**To be done**
Read the records below. Copy each line where the string "caption" occurs.

**Supplied entries**

··········

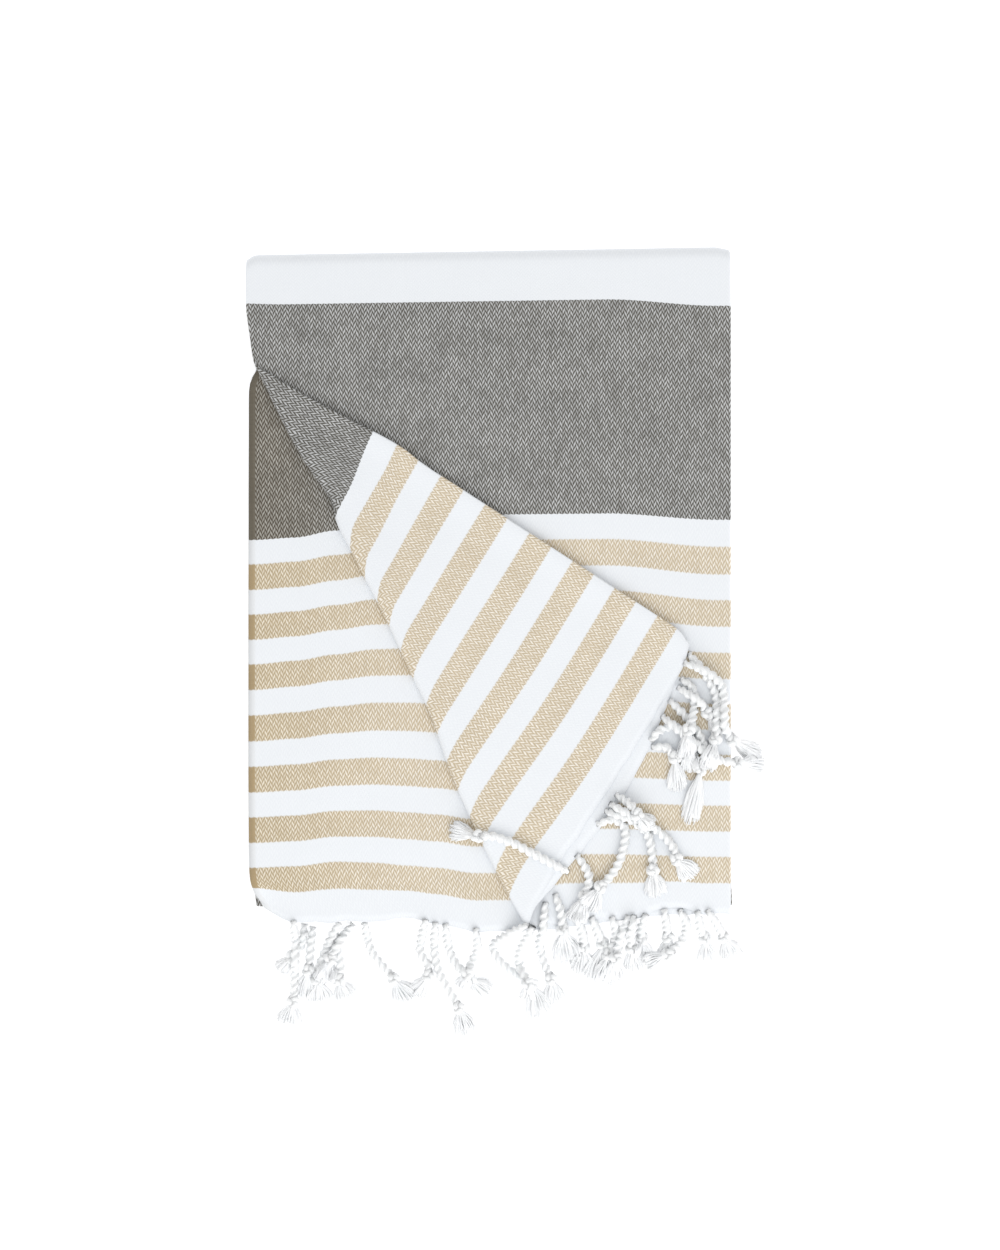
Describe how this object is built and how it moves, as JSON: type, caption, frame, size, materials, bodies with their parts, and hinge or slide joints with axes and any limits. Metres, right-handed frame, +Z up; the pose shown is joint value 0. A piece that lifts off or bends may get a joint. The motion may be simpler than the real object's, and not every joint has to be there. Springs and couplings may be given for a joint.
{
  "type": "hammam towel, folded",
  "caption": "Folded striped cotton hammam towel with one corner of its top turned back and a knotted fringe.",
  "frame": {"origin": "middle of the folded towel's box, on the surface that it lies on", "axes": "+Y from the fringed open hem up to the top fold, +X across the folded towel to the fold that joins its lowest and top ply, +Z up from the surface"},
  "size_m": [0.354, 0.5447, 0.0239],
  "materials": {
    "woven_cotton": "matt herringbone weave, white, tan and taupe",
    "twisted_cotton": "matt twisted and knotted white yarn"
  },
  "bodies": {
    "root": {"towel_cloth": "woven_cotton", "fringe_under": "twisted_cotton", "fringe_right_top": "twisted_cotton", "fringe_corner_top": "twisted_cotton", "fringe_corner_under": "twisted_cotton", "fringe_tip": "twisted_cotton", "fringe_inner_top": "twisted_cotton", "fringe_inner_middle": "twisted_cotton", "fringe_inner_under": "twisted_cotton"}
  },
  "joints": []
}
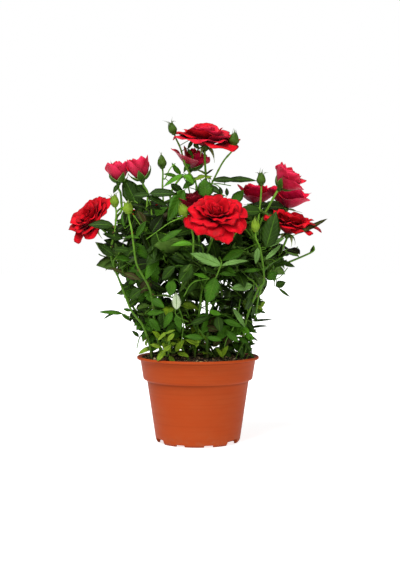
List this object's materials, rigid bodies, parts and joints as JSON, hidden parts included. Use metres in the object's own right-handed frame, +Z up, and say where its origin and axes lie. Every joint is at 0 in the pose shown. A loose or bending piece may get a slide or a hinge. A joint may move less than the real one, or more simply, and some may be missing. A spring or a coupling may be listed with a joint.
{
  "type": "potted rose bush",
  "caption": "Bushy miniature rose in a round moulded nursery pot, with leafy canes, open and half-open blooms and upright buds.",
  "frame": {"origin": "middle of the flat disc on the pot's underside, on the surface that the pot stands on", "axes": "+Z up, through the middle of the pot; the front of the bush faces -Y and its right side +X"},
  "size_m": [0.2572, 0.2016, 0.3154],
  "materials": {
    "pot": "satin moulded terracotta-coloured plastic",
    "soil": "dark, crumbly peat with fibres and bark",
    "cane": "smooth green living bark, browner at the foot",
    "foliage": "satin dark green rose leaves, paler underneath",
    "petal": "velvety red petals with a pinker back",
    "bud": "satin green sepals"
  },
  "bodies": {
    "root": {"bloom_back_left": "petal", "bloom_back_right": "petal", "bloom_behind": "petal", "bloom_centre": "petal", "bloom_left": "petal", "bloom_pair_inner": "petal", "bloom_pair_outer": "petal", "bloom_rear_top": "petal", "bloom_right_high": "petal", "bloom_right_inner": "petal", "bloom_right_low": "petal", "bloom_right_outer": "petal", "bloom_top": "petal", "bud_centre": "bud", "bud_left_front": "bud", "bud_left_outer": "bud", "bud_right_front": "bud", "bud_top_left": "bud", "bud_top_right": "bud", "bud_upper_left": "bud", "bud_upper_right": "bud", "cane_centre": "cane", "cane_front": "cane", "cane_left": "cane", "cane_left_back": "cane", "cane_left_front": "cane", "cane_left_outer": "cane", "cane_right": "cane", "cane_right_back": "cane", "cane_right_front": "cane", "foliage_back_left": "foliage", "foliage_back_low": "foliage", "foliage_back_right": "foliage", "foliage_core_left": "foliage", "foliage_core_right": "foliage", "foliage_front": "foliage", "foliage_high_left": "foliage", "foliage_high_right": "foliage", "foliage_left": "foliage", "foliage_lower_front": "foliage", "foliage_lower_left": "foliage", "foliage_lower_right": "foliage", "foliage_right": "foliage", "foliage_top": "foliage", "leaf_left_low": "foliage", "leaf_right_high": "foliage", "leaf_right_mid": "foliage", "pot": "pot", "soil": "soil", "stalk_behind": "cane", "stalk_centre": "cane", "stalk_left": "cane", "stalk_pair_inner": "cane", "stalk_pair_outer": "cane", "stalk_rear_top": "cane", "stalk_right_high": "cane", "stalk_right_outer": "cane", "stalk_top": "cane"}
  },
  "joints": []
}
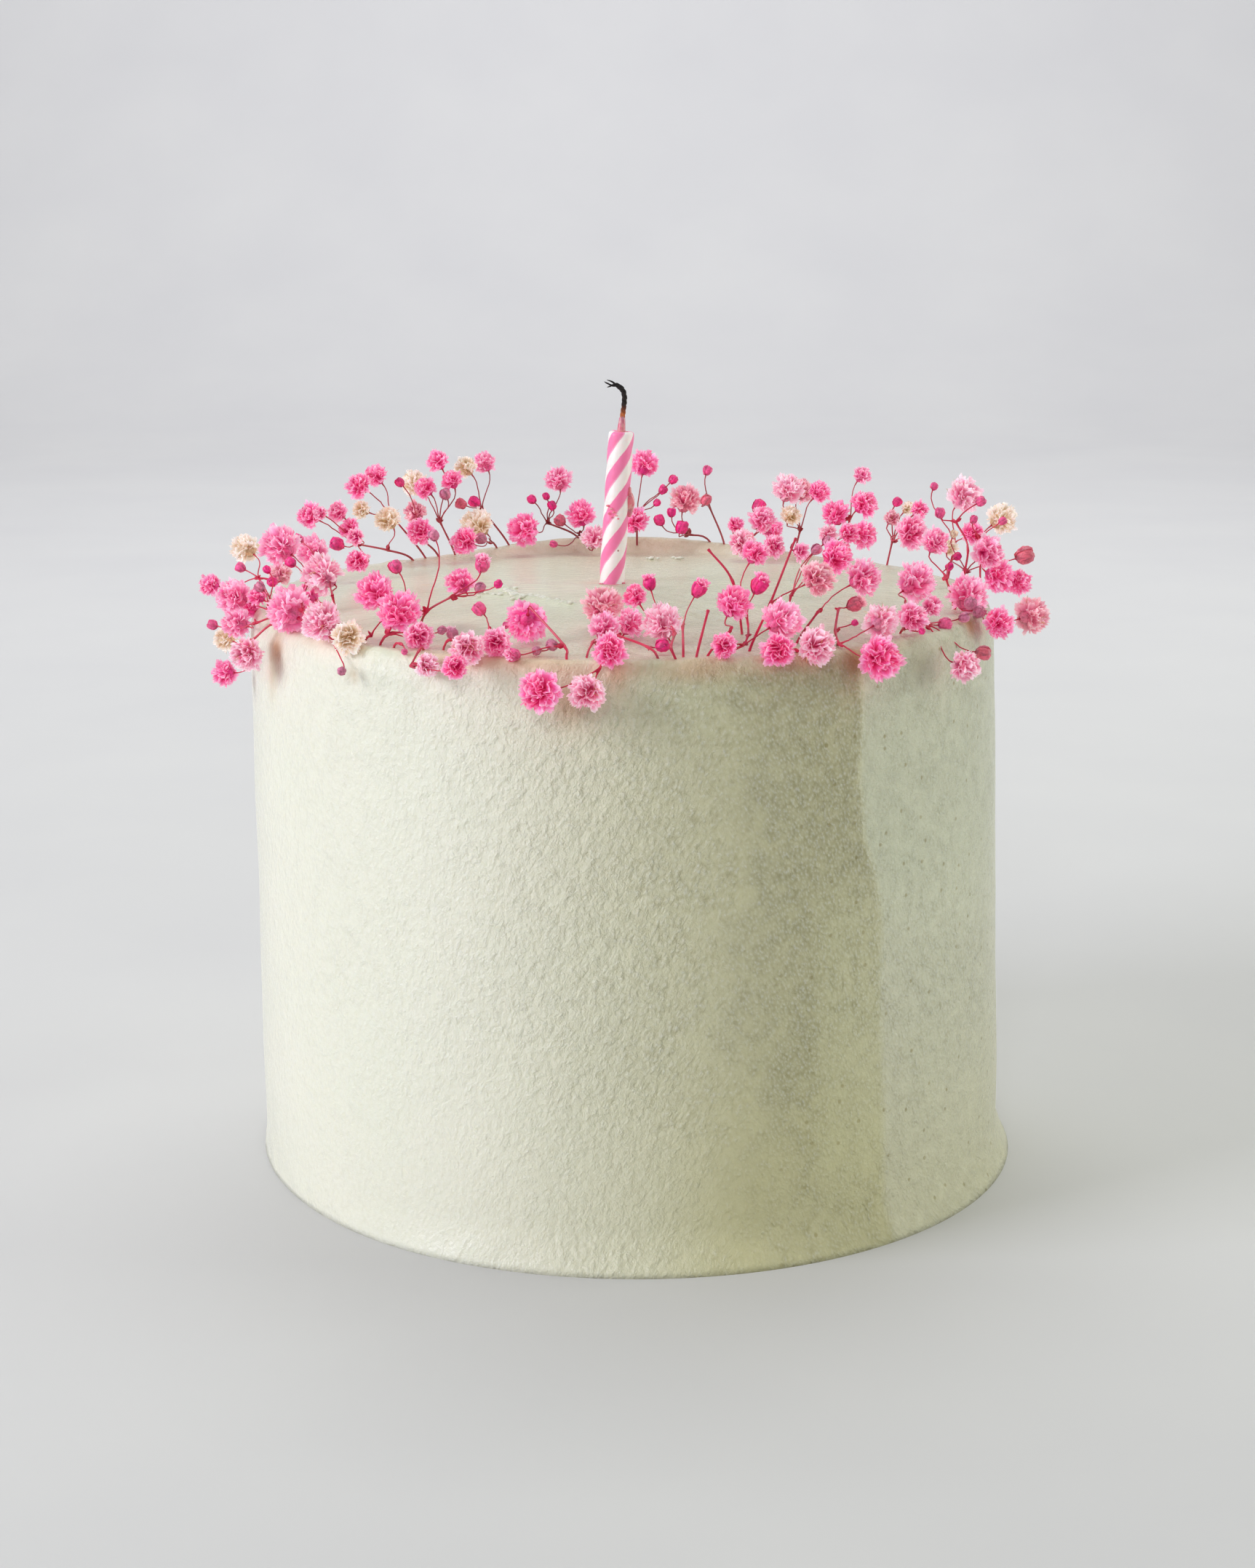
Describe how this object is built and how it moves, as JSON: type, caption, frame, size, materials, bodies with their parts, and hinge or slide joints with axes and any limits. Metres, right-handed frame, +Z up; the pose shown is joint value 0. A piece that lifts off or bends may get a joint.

··········

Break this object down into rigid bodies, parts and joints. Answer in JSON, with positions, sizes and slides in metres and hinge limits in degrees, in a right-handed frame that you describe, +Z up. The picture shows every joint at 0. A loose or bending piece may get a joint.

··········

**Solution to this task**
Describe how this object is built and how it moves, as JSON: type, caption, frame, size, materials, bodies with their parts, and hinge or slide joints with axes and any limits. Metres, right-handed frame, +Z up; the pose shown is joint value 0. A piece that lifts off or bends may get a joint. The motion may be simpler than the real object's, and not every joint has to be there. Springs and couplings may be given for a joint.
  "caption": "Folded striped cotton hammam towel with one corner of its top turned back and a knotted fringe.",
  "caption": "Bushy miniature rose in a round moulded nursery pot, with leafy canes, open and half-open blooms and upright buds.",
Describe how this object is built and how it moves, as JSON: type, caption, frame, size, materials, bodies with their parts, and hinge or slide joints with axes and any limits. Metres, right-handed frame, +Z up; the pose shown is joint value 0. A piece that lifts off or bends may get a joint.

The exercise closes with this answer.